Malkovich works all the time. He’s acted in more than 70 films. He’s played the psychotic bad boy in blockbusters like Con Air and In the Line of Fire, for which he was nominated for a best supporting actor Oscar at the 1994 Academy Awards. There have been suave seducer roles in period dramas like Dangerous Liaisons; character roles in Of Mice and Men and Places in the Heart, for which he earned his first Academy Award nomination in 1984; and he played himself in the arthouse film Being John Malkovich. He’s performed on Broadway and directed theater in London. For more than a decade, he has been a part of hundreds of hybrid classical music presentations around the world. He also made a cameo in a 2015 music video by Eminem. In the last 10 years, he has done seven films, four TV series, and three classical music tours. From this past May through to September, he has performed in the London West End play Bitter Wheat eight shows a week.
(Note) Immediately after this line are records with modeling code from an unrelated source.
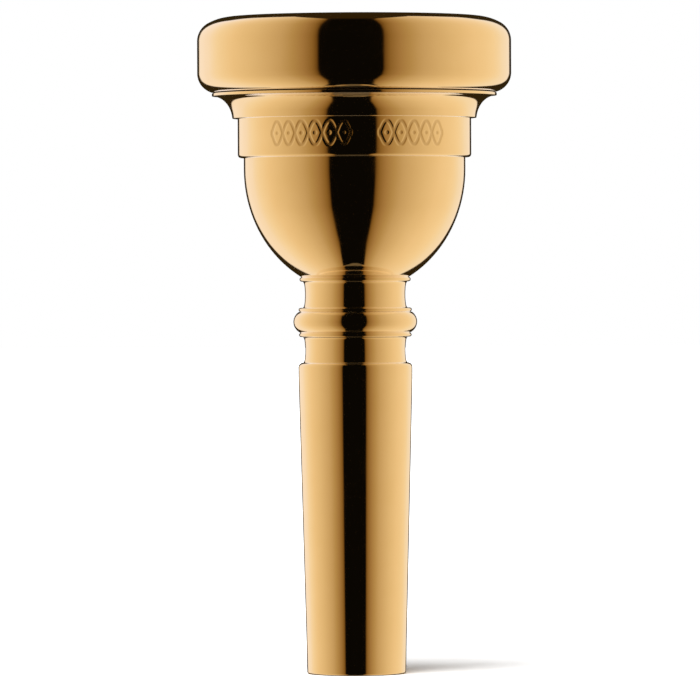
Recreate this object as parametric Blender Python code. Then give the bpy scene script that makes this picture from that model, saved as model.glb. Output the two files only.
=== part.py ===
"""Screw-rim mouthpiece for a large-shank trombone, in metres, with +Z up.

Three turned brass pieces screw together on the Z axis: the tapered shank at the bottom, the cup with
its outer band, and the rim that the player's lips rest on. A rubber seal ring sits at the foot of each
male thread. The origin is the centre of the shank's open end, which is also the lowest point.
The lengths below are in millimetres. Radii are measured from the Z axis, and heights from the origin.
"""

import math

import bmesh
import bpy

MM = 0.001
SEGMENTS = 40

# Both threads are right-handed: M32x1 holds the rim on the cup, M10x1 holds the cup on the shank
PITCH = 1.0
THREAD_DEPTH = 0.54
THREAD_CLEARANCE = 0.12
MALE_TURNS = 4
FEMALE_TURNS = 3
RUN_OUT_TURNS = 0.3
THREAD_MARGIN = 0.05
SPIGOT_THREAD_RADIUS = 16.0
SPIGOT_THREAD_START = 75.15
STUD_THREAD_RADIUS = 5.0
STUD_THREAD_START = 37.1

# One pitch of a ridge: (height along the pitch, share of the thread's depth)
MALE_RIDGE = ((0, 0), (5 / 16, 1), (7 / 16, 1), (12 / 16, 0))
FEMALE_RIDGE = ((7 / 16, 0), (12 / 16, 1), (16 / 16, 1), (21 / 16, 0))

# Tapered shank, with a shoulder and a neck above it
SHANK_END_RADIUS = 6.31
SHANK_TAPER = 0.0258
SHANK_EDGE = 0.25
TAPER_TOP = 37.7
SHOULDER_RADIUS = 7.29
SHOULDER_CORNER = 0.6
SHOULDER_TOP = 39.75
LOWER_NECK = {"radius": 6.41, "height": 41.4, "curve": 5.4}
SHANK_TOP = 43.0
SEAT_GAP = 0.05

# Air passage, from the shank's open end up to the throat
BORE_END_RADIUS = 5.2
BORE_JOINT_RADIUS = 3.75
THROAT_RADIUS = 3.45
THROAT_BOTTOM = 53.5

# Collar under the bowl: disc, bead, disc, neck, disc
GROOVE_DEPTH = 0.15
GROOVE_WIDTH = 0.05
LOWER_DISC = {"radius": 7.19, "bottom": SHANK_TOP + SEAT_GAP, "top": 43.53}
BEAD = {"radius": 7.9, "height": 44.96, "curve": 1.53}
MIDDLE_DISC = {"radius": 7.23, "bottom": 46.25, "top": 46.75}
UPPER_NECK = {"radius": 6.4, "height": 48.56, "curve": 4.7}
UPPER_DISC = {"radius": 7.1, "bottom": 50.1, "top": 50.66}

# Outside of the cup: bowl, band, step, cove and the flange under the rim
BOWL_RADIUS = 14.15
BOWL_CENTRE = 64.47
BOWL_DEPTH = 15.78
BAND_RADIUS = 14.91
BAND_BOTTOM = 65.93
BAND_CORNER = 0.4
BAND_TOP = 70.95
COVE_CENTRE = 70.68
COVE_RISE = 3.13
COVE_REACH = 2.555
COVE_TOP_RADIUS = 18.14
FLANGE_RADIUS = 18.19
FLANGE_TOP = 74.15

# Inside of the cup
INNER_BOWL_CENTRE = 77.0
INNER_BOWL_DEPTH = 19.0
THROAT_MOUTH_RADIUS = 5.0

# Rim
BITE_RADIUS = 12.85
RIM_RADIUS = 20.05
RIM_BOTTOM = FLANGE_TOP + SEAT_GAP
RIM_LOWER_CORNER = 2.53
RIM_UPPER_CORNER = 2.64
RIM_SIDE_TOP = 80.8
UPPER_CORNER_DEGREES = 61.3
OUTER_CROWN_CURVE = 6.5
INNER_CROWN_CURVE = 5.0
INNER_CROWN_DEGREES = 25.0

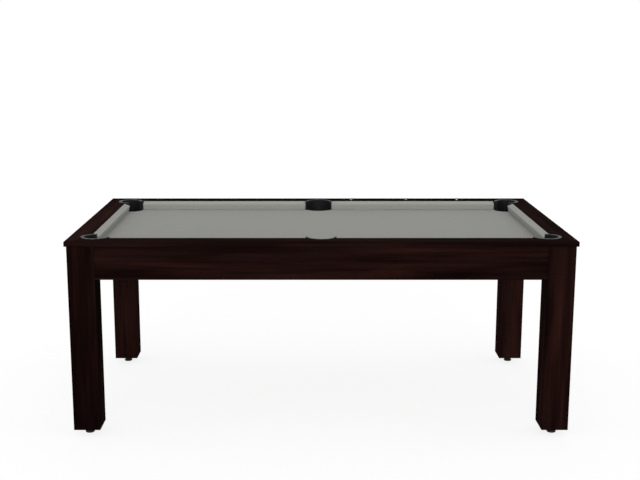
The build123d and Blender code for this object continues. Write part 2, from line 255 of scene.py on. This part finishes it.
def along_axis(axis, along, across):
    """A scale that stretches a pattern along one axis, 0 for X to 2 for Z."""
    return tuple(along if i == axis else across for i in range(3))


def lightened(tones, lightness):
    """Tones made lighter or darker by one factor."""
    return [tuple(channel * lightness for channel in tone) for tone in tones]


def wood_material(
    name, axis, tones, patch_tone, pore_tone, roughness, specular, coat=0, place=(0, 0, 0), uneven=0
):
    """Open-grained wood with its grain along one axis: figure, streaks, patches, bands and short pores."""
    graph = Graph(name, {"Specular IOR Level": specular, "Coat Weight": coat, "Coat Roughness": 0.35})
    graph.place = place
    figure = graph.noise(along_axis(axis, *figure_cells), detail=5, distortion=0.5)
    streaks = graph.noise(along_axis(axis, *streak_cells), detail=6, roughness=0.65)
    patches = graph.noise(along_axis(axis, *patch_cells), detail=3)
    streaked = graph.mix(0.40, figure, streaks)
    colour = graph.ramp(streaked, tones, places=(0.36, 0.47, 0.56, 0.68))
    patch_share = graph.level(patches, 0, 0.65, start=0.45, end=0.68)
    colour = graph.mix(patch_share, colour, (*patch_tone, 1))
    if uneven:
        bands = graph.noise(along_axis(axis, *band_cells), detail=2)
        shade = graph.level(bands, 1 - uneven, 1 + uneven, start=0.38, end=0.62)
        colour = graph.mix(1, colour, shade, "MULTIPLY")
    pores = graph.noise(along_axis(axis, *pore_cells), detail=2, roughness=0.4)
    holes = graph.level(pores, 0, 1, start=0.62, end=0.72)
    colour = graph.mix(holes, colour, (*pore_tone, 1))
    gloss = graph.level(streaks, roughness - 0.07, roughness + 0.08)
    normal = graph.bump(holes, -pore_depth, strength=0.7)
    normal = graph.bump(streaks, streak_relief, strength=0.5, under=normal)
    return graph.finish(Base_Color=colour, Roughness=gloss, Normal=normal)


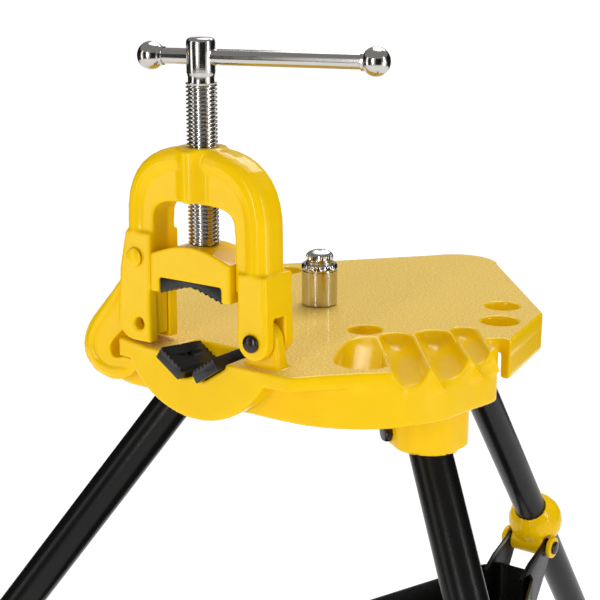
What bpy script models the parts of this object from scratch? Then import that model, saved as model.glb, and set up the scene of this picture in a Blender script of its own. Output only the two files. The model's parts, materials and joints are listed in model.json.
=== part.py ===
"""Yoke vise tristand: a cast bench top with a hinged pipe vise, on three folding legs with a brace tray.

Metres, +Z up. The pipe runs along Y, the operator stands on the -Y side, and the floor is z = 0.
The origin lies on the floor under the middle of the three feet.
"""

import math

import bmesh
import bpy
from mathutils import Matrix, Vector

# Clearances
GAP = 0.0003
OVERRUN = 0.004
ROUND_STEPS = 24
SMALL_STEPS = 12
SHARP_DEG = 35

# Bench top
TOP_Z = 0.800
PLATE_THICK = 0.012
SKIRT_DEEP = 0.045
REAR_SKIRT_DEEP = 0.034
SKIRT_WALL = 0.009
LOBE_X = 0.068
LOBE_Y = 0.002
LOBE_R = 0.104
LOBE_END_DEG = -6
HORN_POINTS = ((0.1735, 0.008), (0.1765, 0.022), (0.1780, 0.034), (0.1765, 0.0405))
TAB_FRONT_X = 0.1755
TAB_FRONT_Y = 0.062
TAB_REAR_X = 0.1575
TAB_REAR_Y = 0.156
REAR_ROUND_R = 0.040
NOTCH_X = 0.1705
NOTCH_Y = 0.0512
NOTCH_R = 0.0120
TOOL_HOLE_X = 0.140
TOOL_HOLE_Y = 0.110
TOOL_HOLE_R = 0.0155
REAR_TOOL_HOLE_X = 0.118
REAR_TOOL_HOLE_Y = 0.156
REAR_TOOL_HOLE_R = 0.0145
BEND_HOLE_X = 0.063
BEND_HOLE_Y = 0.0205
BEND_HOLE_R = 0.0135

# Pipe bending grooves in the right rim: one bowl behind the rim, then three open channels side by side
PAD_LOW_Z = 0.768
PAD_POINTS = ((0.150, 0.082), (0.112, 0.080), (0.044, 0.004), (0.052, -0.086))
GROOVE_AZIMUTH_DEG = -51
GROOVE_Z = 0.8020
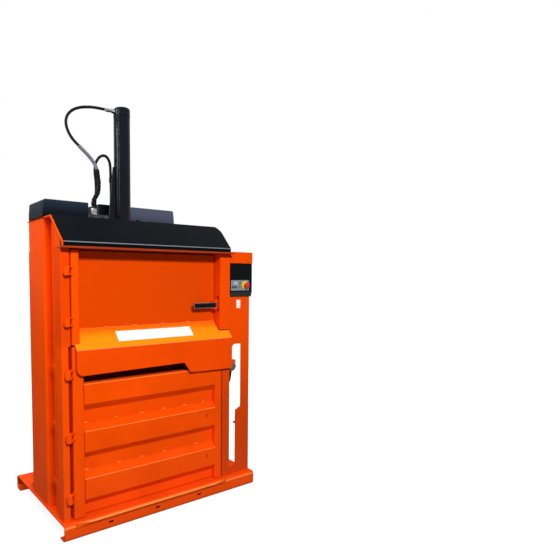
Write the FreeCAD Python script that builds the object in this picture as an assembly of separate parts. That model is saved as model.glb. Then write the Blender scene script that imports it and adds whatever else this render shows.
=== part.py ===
import FreeCAD, Part
import math
import os

# Vertical recycling baler, in millimetres.
# Sizes are laid out from the base: x from its left edge, y from its front skirt to the rear,
# z up from the floor. The last step moves every piece so that the origin is the middle of the
# whole footprint, on the floor.

V = FreeCAD.Vector
os.makedirs("parts", exist_ok=True)

# ---------------------------------------------------------------- driving dimensions
# Base
base_width = 1470.0
base_depth = 925.0
base_height = 97.0
base_sheet = 8.0
base_bend = 14.0
base_flange = 70.0
nose_left = 70.0
nose_length = 1130.0
nose_reach = 22.0
nose_drop = 30.0
nose_edge = 5.0
nose_run = 80.0
strap_pitch = 335.0
strap_height = 45.0
strap_shift = -10.0
strap_slot = (34.0, 14.0)
strap_corner = 6.0
anchor_radius = 9.0
anchor_inset = 47.0
anchor_depth = 678.0

# Main frame
frame_left = 12.0
frame_width = 1260.0
frame_top = 1892.0
head_floor = 1693.0
head_floor_sheet = 7.0
head_floor_gap = 6.0
head_sheet = 8.0
column_width = 46.0
column_front = 300.0
column_depth = 290.0
column_sheet = 6.0
column_corner = 14.0
wall_sheet = 6.0
chamber_depth = 604.0
floor_sheet = 18.0
groove_width = 30.0
groove_depth = 12.0
rear_beam_count = 3
rear_beam_height = 110.0
rear_beam_depth = 36.0
rear_beam_inset = 40.0

# Front posts
post_front = 44.0
post_depth = 82.0
post_sheet = 6.0
post_corner = 6.0
hinge_post_inset = 4.0
hinge_post_extra = 14.0
latch_post_width = 66.0
latch_post_upper_width = 89.0
latch_post_step = 1130.0
return_width = 76.0
gusset_level = 318.0
gusset_pitch = 347.0
gusset_reach = 82.0
gusset_height = 46.0
gusset_sheet = 8.0
tack_level = 535.0
tack_pitch = 325.0
tack_size = (5.0, 20.0, 48.0)
keeper_slot = (26.0, 26.0)
small_hole = 4.0
column_holes = ((375.0, 1690.0), (375.0, 1672.0), (447.0, 1678.0), (375.0, 1632.0), (375.0, 1614.0),
                (514.0, 1645.0), (438.0, 1521.0))
post_hole = (47.0, 697.0)

# Head
slope_front_drop = 164.0
slope_depth = 183.0
head_nose_reach = 4.0
beam_gap_front = 50.0
beam_sheet = 12.0
beam_flange = 60.0
cover_sheet = 4.0
head_step = 36.0
cover_margin = 9.0
cover_flat = 62.0
cover_skirt = 22.0
cover_right_cut = 28.0
cover_corner = 52.0
side_cover_front = 281.0
side_cover_depth = 279.0
side_cover_height = 108.0
side_cover_sheet = 3.0
left_cover_width = 289.0
rear_cover_left = 522.0
rear_cover_width = 634.0
rear_cover_depth = 260.0
rear_cover_gap = 8.0
rear_cover_top = 2052.0
rear_shelf_margin = 30.0
cover_edge = 30.0
cover_lean = 12.0
cover_bend = 8.0

# Hydraulics
cylinder_radius = 57.5
cylinder_bore = 50.0
cylinder_top = 2634.0
cylinder_bottom = 1738.0
cap_height = 62.0
cap_edge = 14.0
flange_side = 200.0
flange_sheet = 25.0
flange_corner = 14.0
rod_radius = 30.0
rod_flange_radius = 70.0
rod_flange_sheet = 10.0
piston_height = 35.0
piston_rest = 5.0
press_stroke = 850.0
gland_radius = 56.0
flange_bolt_pitch = 156.0
flange_bolt_head = (24.0, 13.0)
rib_reach = 52.0
rib_height = 387.0
rib_sheet = 12.0
pipe_radius = 8.0
hose_radius = 9.5
fitting_length = 66.0
fitting_radius = 13.0
motor_radius = 70.0
motor_length = 270.0
valve_x0, valve_x1 = 378.0, 506.0
valve_y0, valve_y1 = 424.0, 504.0
valve_height = 58.0
valve_chamfer = 5.0
cartridge_radius = 13.0
cartridge_length = 34.0
cartridge_head = (26.0, 16.0)
long_exit = (410.0, 452.0)
short_exit = (440.0, 486.0)
fitting_rise = 46.0
fitting_nut = (27.0, 16.0)
sleeve_radius = 17.0
sleeve_edges = (1, 9)
grey_radius = 12.0
grey_edges = (9, 13)

# The long hose: up out of the block, out to the left, over and in to the cap.
long_route = [
    (*long_exit, 1996.0), (*long_exit, 2044.0), (446.0, 450.0, 2098.0), (455.0, 452.0, 2160.0),
    (449.0, 454.0, 2222.0), (436.0, 456.0, 2280.0), (392.0, 458.0, 2334.0), (330.0, 460.0, 2384.0),
    (270.0, 462.0, 2434.0), (236.0, 464.0, 2492.0), (229.0, 466.0, 2554.0), (262.0, 468.0, 2610.0),
    (324.0, 469.0, 2646.0), (398.0, 470.0, 2663.0), (454.0, 470.0, 2668.0), (510.0, 470.0, 2668.0)]
# The short hose: up behind the sleeve, over in a tight loop, and down to the pipe.
short_route = [
    (*short_exit, 1996.0), (*short_exit, 2046.0), (452.0, 490.0, 2122.0), (448.0, 488.0, 2196.0),
    (440.0, 488.0, 2252.0), (446.0, 482.0, 2308.0), (476.0, 478.0, 2354.0), (524.0, 482.0, 2366.0),
    (564.0, 502.0, 2330.0), (582.0, 530.0, 2276.0), (582.0, 530.0, 2226.0)]

# Platen
platen_gap = 8.0
platen_plate = 12.0
platen_beam = 96.0
platen_wall = 8.0
platen_clearance = 8.0
guide_pad = (7.2, 90.0, 60.0)

# Doors
door_clearance = 5.0
hinge_x = 46.0
hinge_y = 25.0
pin_radius = 8.0
knuckle_radius = 16.0
knuckle_height = 34.0
leaf_sheet = 8.0
leaf_neck = 5.0
leaf_lap = 14.0
leaf_depth = 22.0
upper_hinges = (1272.0, 1564.0)
lower_hinges = (236.0, 598.0, 967.0)
running = 0.05
seat_gap = 0.3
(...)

When Malkovich speaks, some words are delivered in an unexpected cadence. Former late-night show host David Letterman once did a Top Ten Things That Sound Creepy When Said by John Malkovich. The unusual scale – a “No” can hit an E sharp note – leaves the listener gripped by this erratic song. “I think very few people like the sound of their voice,” says the actor. “And I don’t know how many people are happy with their looks. What percentage of people on Instagram use unfiltered, real photos of themselves? Would it be less than one percent? I don’t think that’s unique for men or women, or think it’s particularly odd. You have to not care. When I look at myself, it doesn’t really matter if I like the way I look or if I like the way I sound. It matters if what I was trying to do was effective.” The call drops and Malkovich calls back, apologizing. His phone overheated.

John Malkovich with Danny Glover in the film Places of the Heart in 1984.

As can perhaps be expected, Malkovich is not on social media and holds little regard for the platforms. “I call it anti-social media because it’s so terrible for you. It has and will continue to create generations of malignant narcissists,” he says. “You can’t even do an interview and say, ‘This is my opinion.’ Because you’re not allowed one. That was different 30 years ago. Is it more democratic now? Yeah, that’s the good news and the bad news. Everybody sees themselves as sort of hyper woke ‘warriors for justice.’ And as incredibly unique as they are just so cool.”

Having navigated the celebrity lane for decades, Malkovich explains that he keeps his head by keeping it down. “I don’t get involved in other people’s business and wish they would learn to do the same,” he comments. “But they won’t because everybody knows what’s best for everybody else. I’m not into telling people how to live, how to vote, how to be. It doesn’t interest me. I don’t know how they should be. I’m pretty sure they shouldn’t be telling others how they should be. But they can if they want and they will anyway.”

He comments that “some artists stay interesting their whole working lives, although, I don’t think that’s very common.” It’s not, of course, but not all artists are John Malkovich. The conversation ends with the same polite formalities with which it started. That afternoon he will return to London’s West End for another rendition of his play. Working and therefore satisfied, and most likely unconcerned by an audience enthralled.